Machine learning for quantum matter

• Published in: Advances in physics: X Vol. 5; no. 1; p. 1797528
• Main Author: Carrasquilla, Juan
• Format: Journal Article
• Language: English
• Published: Abingdon Taylor & Francis 01.01.2020; Taylor & Francis Ltd; Taylor & Francis Group
• Subjects: Algorithms; Computer simulation; Condensed matter physics; Machine learning; Materials science; Neural networks; Quantum gravity; Quantum mechanics; Quantum phenomena; Statistical mechanics; Strongly correlated quantum systems
• ISSN: 2374-6149; 2374-6149
• DOI: 10.1080/23746149.2020.1797528

Quantum matter, the research field studying phases of matter whose properties are intrinsically quantum mechanical, draws from areas as diverse as hard condensed matter physics, materials science, statistical mechanics, quantum information, quantum gravity, and large-scale numerical simulations.

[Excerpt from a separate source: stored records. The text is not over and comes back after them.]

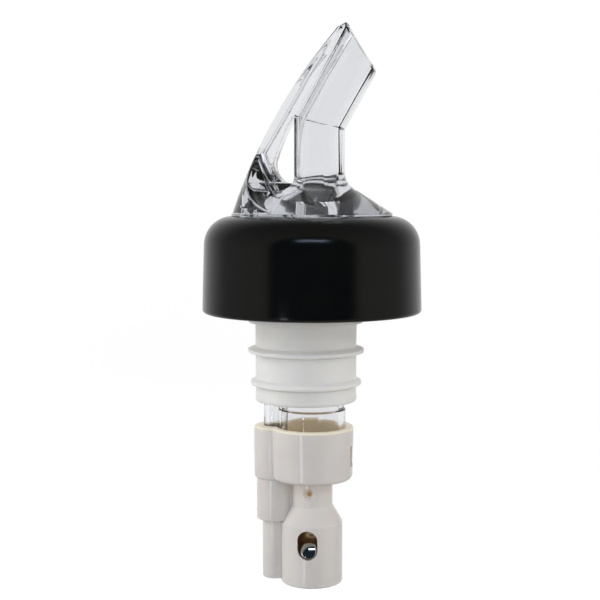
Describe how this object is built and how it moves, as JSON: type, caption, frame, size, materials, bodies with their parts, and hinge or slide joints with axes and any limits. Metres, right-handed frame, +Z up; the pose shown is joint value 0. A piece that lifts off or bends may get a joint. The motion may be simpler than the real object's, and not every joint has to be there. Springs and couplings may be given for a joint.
{
  "type": "liquor pour spout",
  "caption": "Measured pour spout: clear slanted nozzle with a vent arm, black collar, finned cork and an off-white ball valve below.",
  "frame": {"origin": "on the cork's axis, level with the underside of its flange, where the bottle's lip rests", "axes": "+Z up out of the bottle to the nozzle; +X the side that liquor pours from; -X the breather's side"},
  "size_m": [0.0399, 0.0398, 0.1019],
  "materials": {
    "clear_plastic": "clear, polished moulding",
    "black_plastic": "satin gloss",
    "natural_plastic": "soft, milky, slightly translucent",
    "ivory_plastic": "semi-gloss moulding",
    "polished_steel": "polished bearing balls"
  },
  "bodies": {
    "body": {"spout": "clear_plastic", "collar": "black_plastic", "cork": "natural_plastic", "valve_housing": "ivory_plastic", "chamber_cap": "ivory_plastic"},
    "timing": {"timing_ball": "polished_steel"},
    "shutoff": {"shutoff_ball": "polished_steel"},
    "breather": {"breather_ball": "polished_steel"}
  },
  "joints": [
    {"name": "timing_ball_travel", "type": "slide", "parent": "body", "child": "timing", "axis": [0, 0, 1], "range_m": [0, 0.0049]},
    {"name": "shutoff_ball_travel", "type": "slide", "parent": "body", "child": "shutoff", "axis": [0, 0, 1], "range_m": [0, 0.0075]},
    {"name": "breather_ball_travel", "type": "slide", "parent": "body", "child": "breather", "axis": [0, 0, 1], "range_m": [0, 0.0052]}
  ]
}
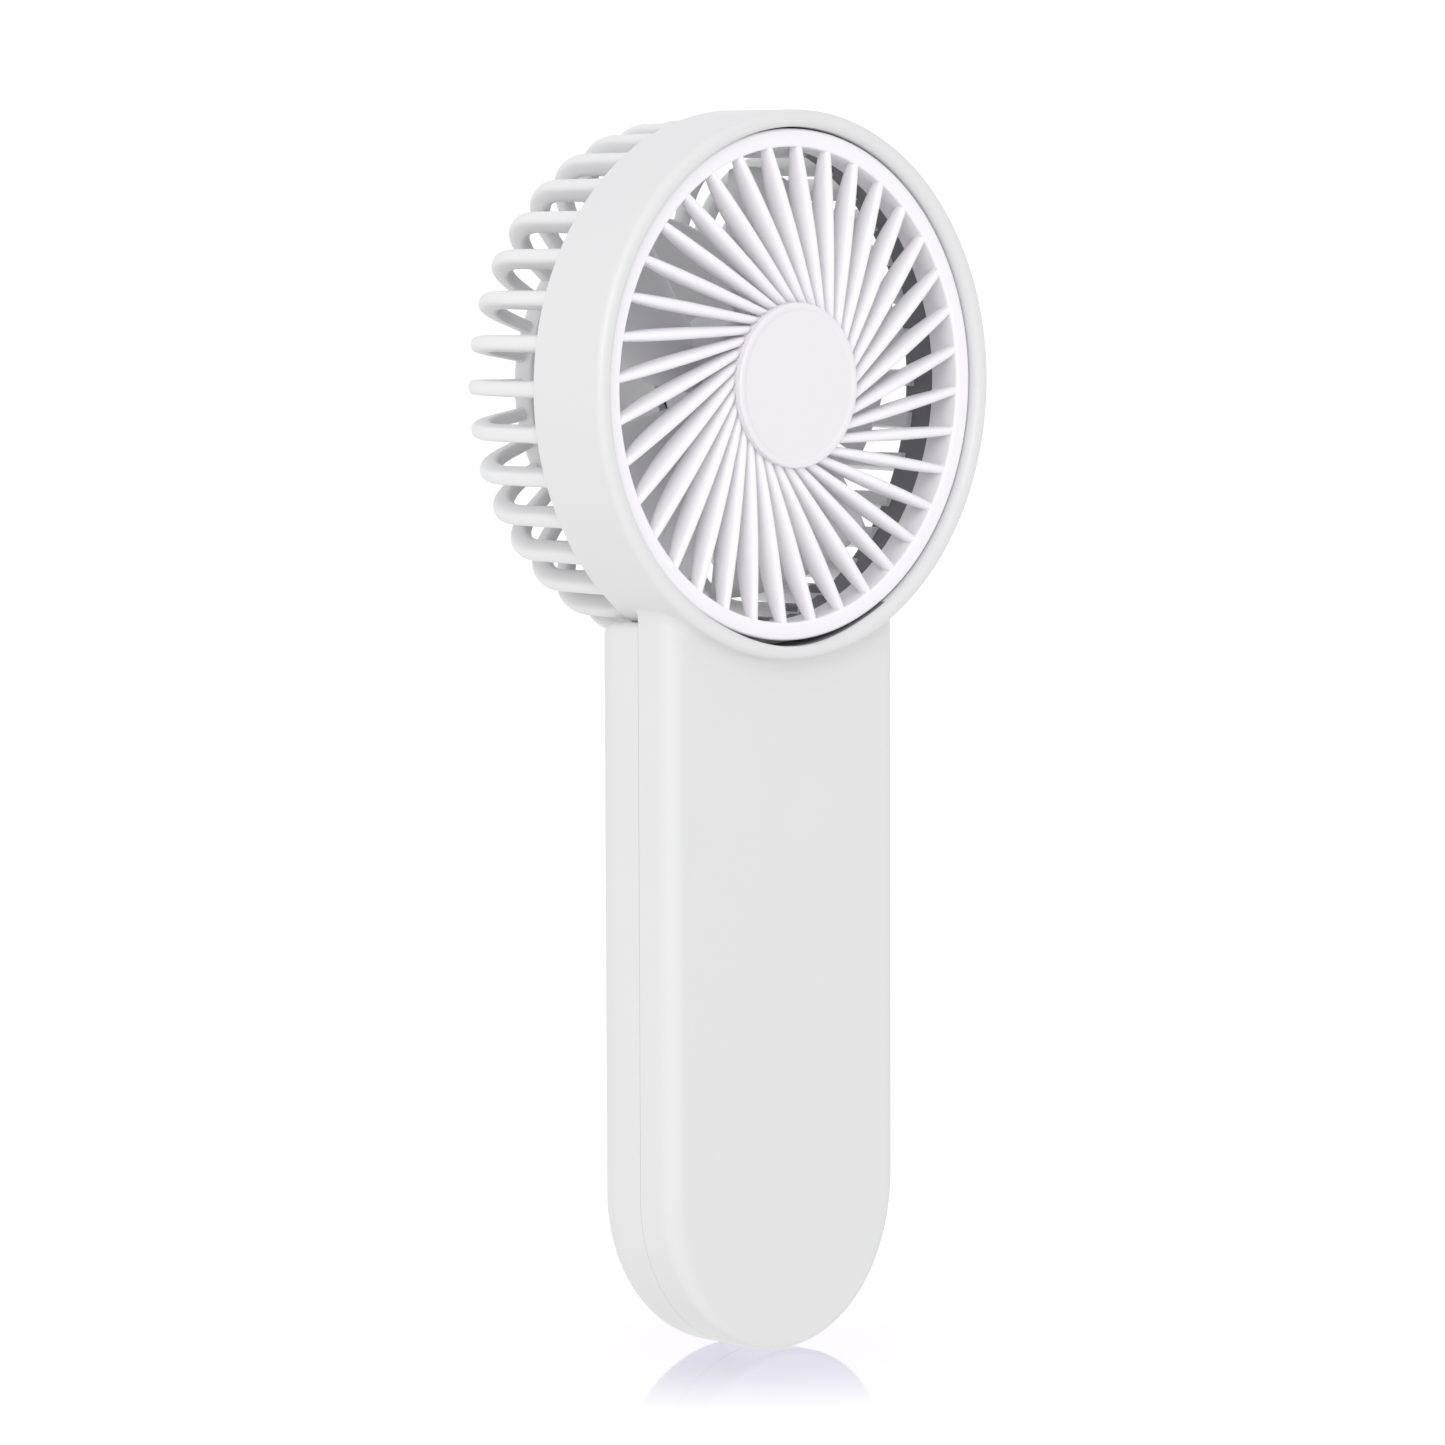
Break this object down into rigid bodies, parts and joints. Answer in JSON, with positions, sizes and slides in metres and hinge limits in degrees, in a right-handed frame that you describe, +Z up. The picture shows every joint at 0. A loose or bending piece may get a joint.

Recently, researchers interested in quantum matter and strongly correlated quantum systems have turned their attention to the algorithms underlying modern machine learning with an eye on making progress in their fields. Here we provide a short review on the recent development and adaptation of machine learning ideas for the purpose advancing research in quantum matter, including ideas ranging from algorithms that recognize conventional and topological states of matter in synthetic experimental data, to representations of quantum states in terms of neural networks and their applications to the simulation and control of quantum systems. We discuss the outlook for future developments in areas at the intersection between machine learning and quantum many-body physics.